The echoes of the fireworks that lit up the night sky with reds, ambers and greens reverberated across the city. It was a lavish way to announce the arrival of the Warsaw Spire office development, its 200-metre main tower joining the Polish capital’s increasingly crowded skyline. Recognised as the Best Office and Business Development at the 2017 MIPIM Awards last March, many also see the Spire as emblematic of the continued upwards trajectory of Polish commercial real estate.

Today there is confidence and a certain swagger in this part of central Europe. Since 1992 Poland has had uninterrupted economic growth, a trend which continued throughout the financial crisis that started in 2007. The steady inflow of EU funds has also helped to modernise ailing infrastructure, further fuelling growth in both the broader economy and the commercial real estate sector.

With salary growth starting from a lower base-point, and a young, dynamic well-educated local workforce, there is no let-up in the number of international firms either establishing new operations in Poland, or indeed expanding.

Meanwhile, foreign investors encouraged by strong tenant demand and low global interest rates continue to pour into the commercial property market, with warehousing, retail and commercial office schemes continuing to be popular. Newer sectors such as student accommodation, self-storage and retirement living are also quickly moving up the investment agenda, reinforcing the market’s emergence.

Too much room at the inn

The commercial office market in Poland is unquestionably buoyant. In 2016, the country saw the highest developer activity in its history, with in excess of 800,000 m2 of office space being delivered to market, up 25% from 2015. This was maintained in the first quarter of 2017, with over 84,000 m2 of office space being delivered in Warsaw alone.

Office vacancy (the percentage of available but unleased space in a property) in Warsaw  however stands at a stubborn 14%, demonstrating continuing over-supply and lagging tenant demand. This will likely take some time to even out once again, especially with recent announcements of more new city-centre development.

Warsaw’s office vacancy is higher than Kraków (6.3%), Wrocław (10.2%) and the Tri-City area (Gdańsk, Gdynia and Sopot — 12%), but lower than Katowice (15.5%). The growth in business process outsourcing (BPO) and shared service centres (SSC) relocating to Poland has tended to be focused on secondary and tertiary cities where total operational costs, of which salaries form a significant proportion, are notably lower, which could partially explain some of the lower vacancy rates.

Compared to other more mature European capital cities, Warsaw’s levels of vacancy are also high:  London has a vacancy rate of 6.4%, with Frankfurt standing at 9%. Curiously, this imbalance is not putting off developers, with the big real estate consultancies appearing calm, convinced that the market — particularly in Warsaw — will correct itself and absorb any new supply. Time will tell.

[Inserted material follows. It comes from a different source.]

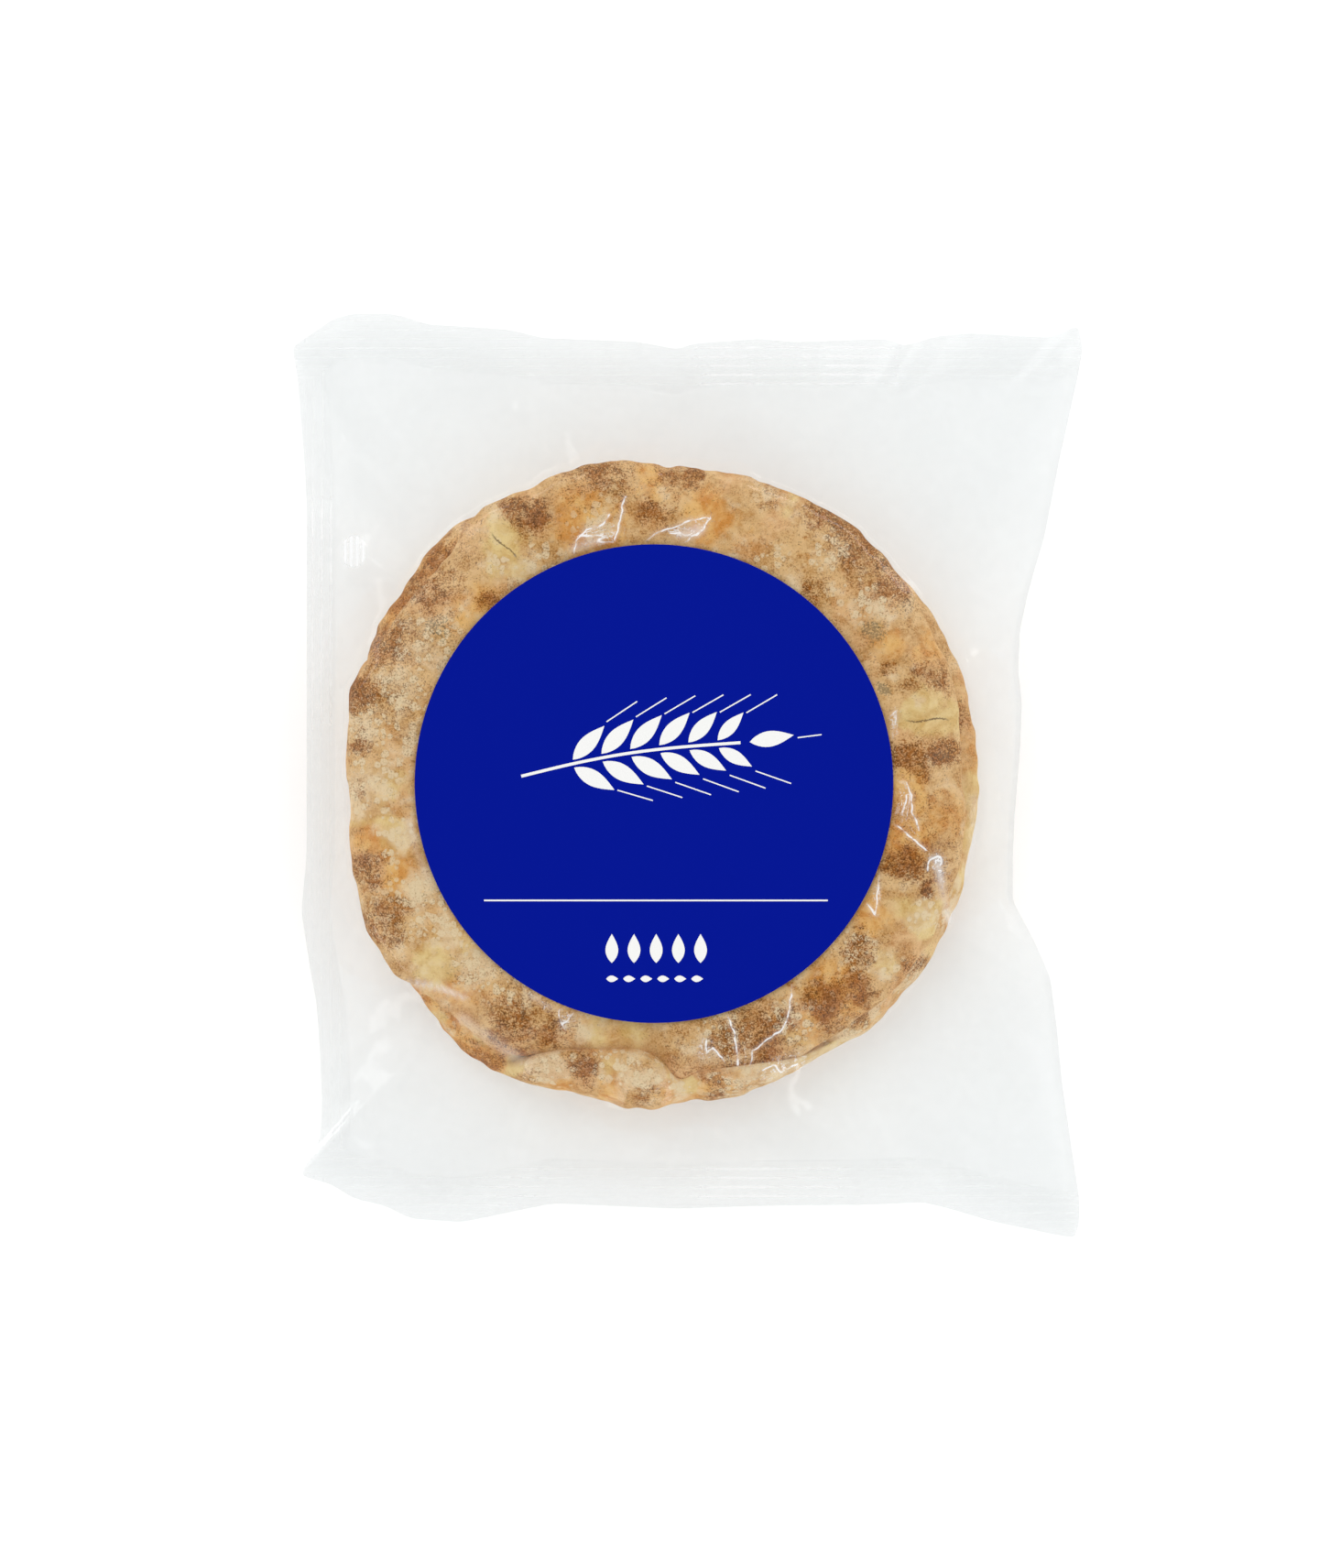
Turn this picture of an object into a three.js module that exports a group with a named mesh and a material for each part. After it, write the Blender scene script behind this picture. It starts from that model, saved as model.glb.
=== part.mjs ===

The over-supply of commercial office properties in the Warsaw market has had a significant impact on rent levels with most landlords also typically offering considerable rent-free periods and fit-out contributions to tenants. Such a tenant-driven market reduces developer investment returns, and though the Polish market is resilient, markets such as Romania are increasingly appealing to developers and investors looking for enhanced returns. As these newer markets mature, offering more investment-grade properties and increased liquidity, investment volumes will increase at pace.

Opportunity knocks

While Poland’s capital city scrambles to fill its vacant office space, foreign investors are already turning to secondary cities across the country. With Poland’s economy heavily tilted towards the capital, the development of offices in Poland’s secondary cities to serve the burgeoning BPO and SSC sector is growing fast.

This is reviving and boosting the local economies in these cities, giving them an opportunity to be self-sufficient, while also maintaining local communities. These cities are also able to retain local talent that would otherwise have moved to the capital — or abroad, which in turn maintains the resilience of Poland’s already impressive economic performance.

Real estate is cyclical, with periods of booming development, followed by quieter periods with less activity being the norm. Though Poland is far from being in the middle of a barren spell, the fact that its commercial real estate market may need to soon catch its breath is not a sign of weakness, rather strength. An indication of maturity, an emergence.